Ogni guerra, crudele e insensata, rappresenta una sconfitta per tutti noi. C’è bisogno di ripudiare la guerra, luogo di morte dove i padri e le madri seppelliscono i figli, dove gli uomini uccidono i loro fratelli senza averli nemmeno visti, dove i potenti decidono e i poveri muoiono. Se da questa vicenda (l’inizio della guerra in Ucraina) usciremo come prima saremo in ogni modo tutti colpevoli. Di fronte al pericolo di autodistruggersi l’umanità comprenda che è giunto il momento di abolire la guerra, di cancellarla dalla storia dell’uomo prima che sia lei a cancellare l’uomo dalla storia. Rinnovo il mio appello: basta, ci si fermi, tacciano le armi, si tratti seriamente per la pace. (Francesco, Angelus 27 marzo 2022)
Papa Francesco è morto. Si chiude così un capitolo straordinario nella storia della Chiesa, ma anche nella storia dell’umanità contemporanea. Anche attraverso la lente dell’ateismo, è impossibile non riconoscere la profonda e rivoluzionaria umanità che ha contraddistinto il suo pontificato, un’umanità che brilla con particolare intensità nelle sue ultime parole pubbliche.
La lettera inviata al Corriere della Sera dal Policlinico Gemelli, dove ha trascorso le ultime settimane della sua vita, rappresenta il distillato perfetto del suo pensiero. In quelle righe meditate nel silenzio della malattia, troviamo l’essenza di un uomo che, perfino nell’abbraccio della fragilità fisica, ha mantenuto cristallina la sua voce in favore della pace in un mondo dilaniato da conflitti.
“Dobbiamo disarmare le parole, per disarmare le menti e disarmare la Terra,” scrisse con quella semplicità tagliente che lo ha sempre caratterizzato. Una frase che condensa una verità profondissima: la violenza germoglia prima nel linguaggio, nelle parole che plasmano o devastano gli “ambienti umani”. Il suo è stato un appello universale, che oltrepassa i confini della fede per raggiungere l’umanità intera.
La grandezza di Francesco risiedeva nella sua capacità unica di trasformare la vulnerabilità in sorgente di saggezza. “La fragilità umana ha il potere di renderci più lucidi rispetto a ciò che dura e a ciò che passa, a ciò che fa vivere e a ciò che uccide,” affermava con lucidità sorprendente. Una riflessione che trascende ogni barriera confessionale per toccare il cuore dell’esperienza umana nella sua essenza più autentica.

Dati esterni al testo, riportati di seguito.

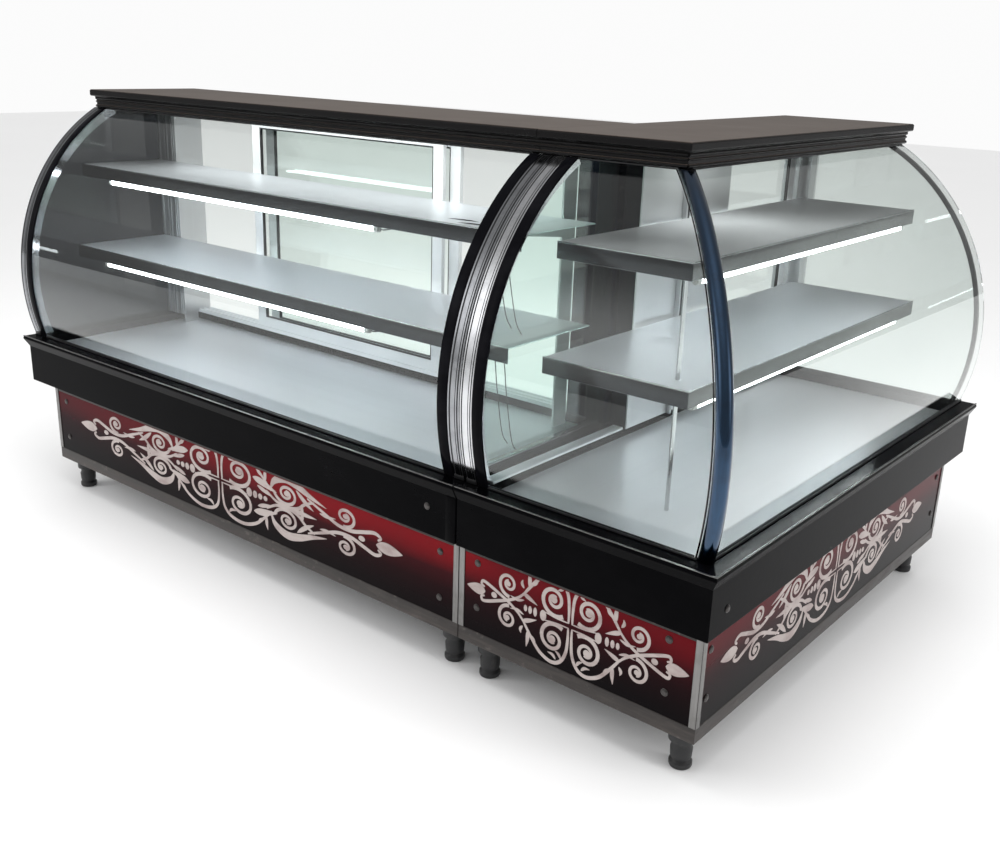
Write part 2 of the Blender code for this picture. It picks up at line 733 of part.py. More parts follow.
def return_case(finish):
    """The corner case on the right, curved at the front and along the return side."""
    end = SEAM - SEAM_GAP
    base_across = (BASE_INSET, end)
    base_back = (BASE_INSET, RETURN_LENGTH - END_OVERHANG)
    sides = ("near", "start", "end")
    base_frame("b_base_frame", base_back, base_across, side_run, sides, finish["frame"])
    outer = BASE_INSET + PANEL_RECESS
    recess = (outer, outer + PANEL_THICKNESS)
    across = (base_across[0] + CORNER_POST + GAP, base_across[1] - CORNER_POST - GAP)
    back = (base_back[0] + CORNER_POST + GAP, base_back[1] - CORNER_POST - GAP)
    base_panel("b_front_panel", across, recess, front_run, finish["panel"])
    base_panel("b_side_panel", back, recess, side_run, finish["panel"])
    far = base_back[1] - PANEL_RECESS
    base_panel("b_end_panel", (far - PANEL_THICKNESS, far), across, side_run, finish["panel"])
    feet("b", base_back, base_across, side_run, finish["rubber"])

    low, high = plan((0.0, 0.0), (RETURN_LENGTH, end), side_run)
    lips = (False, True, True, True)
    tray("b_tray", low, high, lips, finish["fascia"])
    deck("b_deck", low, high, lips, finish["steel"])

    left_rib = (end - RIB_WIDTH, end)
    curved_band("b_left_rib", 0.0, RIB_DEPTH, *left_rib, front_run, finish["chrome"])
    corner_rib("b_corner_rib", finish["blue"])

    def mitre(depth):
        return depth + math.sqrt(2.0) * CORNER_RIB_RADIUS + 2 * GAP

    glass_end = left_rib[0] - GAP
    curved_band("b_front_glass", GLASS_INSET, GLASS_THICKNESS, mitre, glass_end, front_run, finish["glass"])
    side_end = RETURN_LENGTH - SIDE_GLASS_SETBACK
    curved_band("b_side_glass", GLASS_INSET, GLASS_THICKNESS, mitre, side_end, side_run, finish["glass"])
    end_post_end = RETURN_LENGTH - END_POST_SETBACK
    end_post = (end_post_end - END_POST_WIDTH, end_post_end)
    end_glass = end_post_end - END_GLASS_SETBACK
    end_pane("b_end_glass", END_GLASS_INSET, END_POST_FRONT - GAP, end_glass, side_run, finish["glass"])

    post_height = (LEDGE_TOP + GAP, SLAB_BOTTOM - GAP)
    inner_post = (SEAM + SEAM_GAP - INNER_POST_WIDTH, SEAM + SEAM_GAP)
    track_depth = (TRACK_FRONT, TRACK_REAR)
    block("b_inner_post", inner_post, track_depth, post_height, side_run, finish["post"])
    block("b_end_post", end_post, (END_POST_FRONT, POST_REAR), post_height, side_run, finish["post"])
    steel_along = (inner_post[0], RETURN_DOOR_START + DOOR_STILE)
    steel_rear = TRACK_FRONT - GAP
    steel_depth = (steel_rear - STEEL_PANEL_THICKNESS, steel_rear)
    block("b_steel_panel", steel_along, steel_depth, post_height, side_run, finish["steel"])

    shelf_end = end_post[0] - SHELF_END_GAP
    levels = (("upper", UPPER_SHELF, UPPER_SHELF_FRONT), ("lower", LOWER_SHELF, LOWER_SHELF_FRONT))
    for level, height, front in levels:
        depth = (front, RETURN_SHELF_REAR)
        along = (front, shelf_end)
        sheet = shelf(f"b_{level}_shelf", along, depth, height, side_run, True, finish["steel"])
        if level == "lower":
            rod_hole(sheet, height)
        lamp_start = front + RETURN_LAMP_START
        lamp_along = (lamp_start, lamp_start + RETURN_LAMP_LENGTH)
        lamp_height = height - SHELF_FOLD - GAP - LAMP_RADIUS
        lamp_depth = front + LAMP_INSET
        lamp(f"b_{level}_lamp", lamp_along, lamp_depth, lamp_height, side_run, finish["lamp"])
    corner_rod("b_corner_rod", finish["chrome"])
    arms = [(height, front + ARM_SETBACK) for level, height, front in levels]
    upright = (RETURN_SHELF_REAR + RETURN_STAND_GAP, steel_depth[0] - GAP)
    stand("b_near_stand", NEAR_STAND, upright, arms, side_run, finish["steel"])
    stand("b_far_stand", end_post[0] - FAR_STAND_SETBACK, upright, arms, side_run, finish["steel"])

    track_along = (inner_post[1] + GAP, end_post[0] - GAP)
    track("b_bottom_track", track_along, side_run, False, finish["white"])
    track("b_top_track", track_along, side_run, True, finish["white"])
    width = track_along[1] - RETURN_DOOR_START - RETURN_DOOR_GAP
    door("b_door", RETURN_DOOR_START, width, INNER_DOOR, side_run, finish["white"], finish["glass"])

    low, high = plan((SLAB_FRONT, SLAB_FRONT), (FOOTPRINT_DEPTH, SLAB_REAR), side_run)
    slab("b_slab", low, high, (False, True, True, True), finish["stone"])


def build():
    """Clear the scene and build both cases."""
    for piece in list(bpy.data.objects):
        bpy.data.objects.remove(piece, do_unlink=True)
    finish = make_materials()
    long_case(finish)
    return_case(finish)


build()
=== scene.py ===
"""Looks of a curved glass display showcase: a long counter case and a corner return case.

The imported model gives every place. Places are written in the directions of a run: "along" goes away
from the near corner where the two curved fronts meet, "depth" goes into the case, and "height" up.
All sizes are in metres.
"""

import logging
import math
from collections.abc import Callable, Iterable, Mapping, Sequence
from dataclasses import dataclass
from enum import Enum

import bmesh
import bpy
from mathutils import Matrix, Quaternion, Vector


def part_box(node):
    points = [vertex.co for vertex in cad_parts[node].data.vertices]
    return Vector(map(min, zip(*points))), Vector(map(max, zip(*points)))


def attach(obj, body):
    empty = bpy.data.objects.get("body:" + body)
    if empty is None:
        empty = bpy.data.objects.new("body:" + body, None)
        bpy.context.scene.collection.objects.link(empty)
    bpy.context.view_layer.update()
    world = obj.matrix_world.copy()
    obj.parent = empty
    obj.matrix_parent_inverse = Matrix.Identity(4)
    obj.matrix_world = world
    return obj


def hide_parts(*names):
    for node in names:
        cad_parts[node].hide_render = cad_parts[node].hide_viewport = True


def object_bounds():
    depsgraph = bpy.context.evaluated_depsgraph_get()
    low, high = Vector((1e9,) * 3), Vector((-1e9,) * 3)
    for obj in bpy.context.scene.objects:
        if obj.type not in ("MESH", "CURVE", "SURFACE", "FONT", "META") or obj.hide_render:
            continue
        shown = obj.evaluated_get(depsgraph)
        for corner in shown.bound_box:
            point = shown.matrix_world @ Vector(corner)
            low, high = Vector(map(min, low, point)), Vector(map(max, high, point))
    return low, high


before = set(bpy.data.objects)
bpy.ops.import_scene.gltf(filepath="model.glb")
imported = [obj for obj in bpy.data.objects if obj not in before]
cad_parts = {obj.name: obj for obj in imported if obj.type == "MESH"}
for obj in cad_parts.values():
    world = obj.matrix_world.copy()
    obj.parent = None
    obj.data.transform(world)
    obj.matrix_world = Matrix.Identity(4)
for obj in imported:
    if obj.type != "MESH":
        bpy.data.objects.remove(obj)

CAD_LOW, CAD_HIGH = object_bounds()
NEAR_CORNER = Vector((CAD_HIGH.x, CAD_LOW.y, 0.0))
LOG = logging.getLogger("showcase")

Span = tuple[float, float]
Point = tuple[float, float]

# Circle of the curved glass, in the depth and height plane
CURVE_DEPTH = 0.611
CURVE_HEIGHT = 0.675
CURVE_RADIUS = 0.596
CURVE_STEPS = 64
CURVE_OVERRUN = math.radians(4)

# Levels that the glass housing stands between
GAP = 0.0003
LEDGE_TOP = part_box("a_tray")[1].z
SLAB_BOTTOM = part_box("a_slab")[0].z
GLASS_INSET = 0.003
GLASS_THICKNESS = 0.006
PANEL_FACE = 0.029
FASCIA_FACE = 0.013

# Lower and upper ends of the curved pieces, and the angles that their sweep overruns to
GLASS_BOTTOM = LEDGE_TOP + GAP
GLASS_TOP = SLAB_BOTTOM - GAP
CURVE_ANGLES = (
    math.asin((GLASS_BOTTOM - CURVE_HEIGHT) / CURVE_RADIUS) - CURVE_OVERRUN,
    math.asin((GLASS_TOP - CURVE_HEIGHT) / CURVE_RADIUS) + CURVE_OVERRUN,
)

SMOOTH_ANGLE = math.radians(32)
MERGE_DISTANCE = 1e-6

Geometry = bmesh.types.BMVert | bmesh.types.BMEdge | bmesh.types.BMFace


class Body(Enum):
    """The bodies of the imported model."""

    CASE = "case"
    LEFT_DOOR = "left_door"
    RIGHT_DOOR = "right_door"
    RETURN_DOOR = "return_door"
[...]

In questi tempi dominati da polarizzazioni estreme e semplificazioni brutali, Francesco ci ha costantemente richiamato al “grande bisogno di riflessione, di pacatezza, di senso della complessità “. Non ha mai invitato a fuggire dalla vulnerabilità, ma a riconoscerla come preziosa maestra di vita e fonte di comprensione reciproca.
Come osservatori del nostro tempo, non possiamo che essere profondamente toccati da questo approccio radicalmente umano. Francesco ha saputo articolare un linguaggio che abbatte le divisioni tra credenti e non credenti, parlando il linguaggio universale della fratellanza, della giustizia sociale, della responsabilità ecologica condivisa.
La sua voce mancherà tremendamente, non solo ai fedeli cattolici, ma a chiunque creda nel potere trasformativo del dialogo, della diplomazia e della solidarietà come strumenti essenziali per costruire un futuro migliore. Una voce che ci ha sempre ricordato, con fermezza e compassione, che “la guerra non fa che devastare le comunità e l’ambiente, senza offrire soluzioni ai conflitti“.
Le sue parole continueranno a risuonare come testimonianza luminosa di un uomo che ha saputo guardare ben oltre i confini della propria tradizione religiosa per abbracciare l’umanità nella sua totalità, con le sue contraddizioni e speranze, con le sue oscurità e le sue possibilità di redenzione.
In un’epoca di muri e divisioni, Francesco ha costruito ponti. La sua eredità più preziosa non è legata a dogmi o dottrine, ma a questa capacità di dialogo autentico che ha toccato credenti e non credenti, uniti nel riconoscimento della sua straordinaria umanità.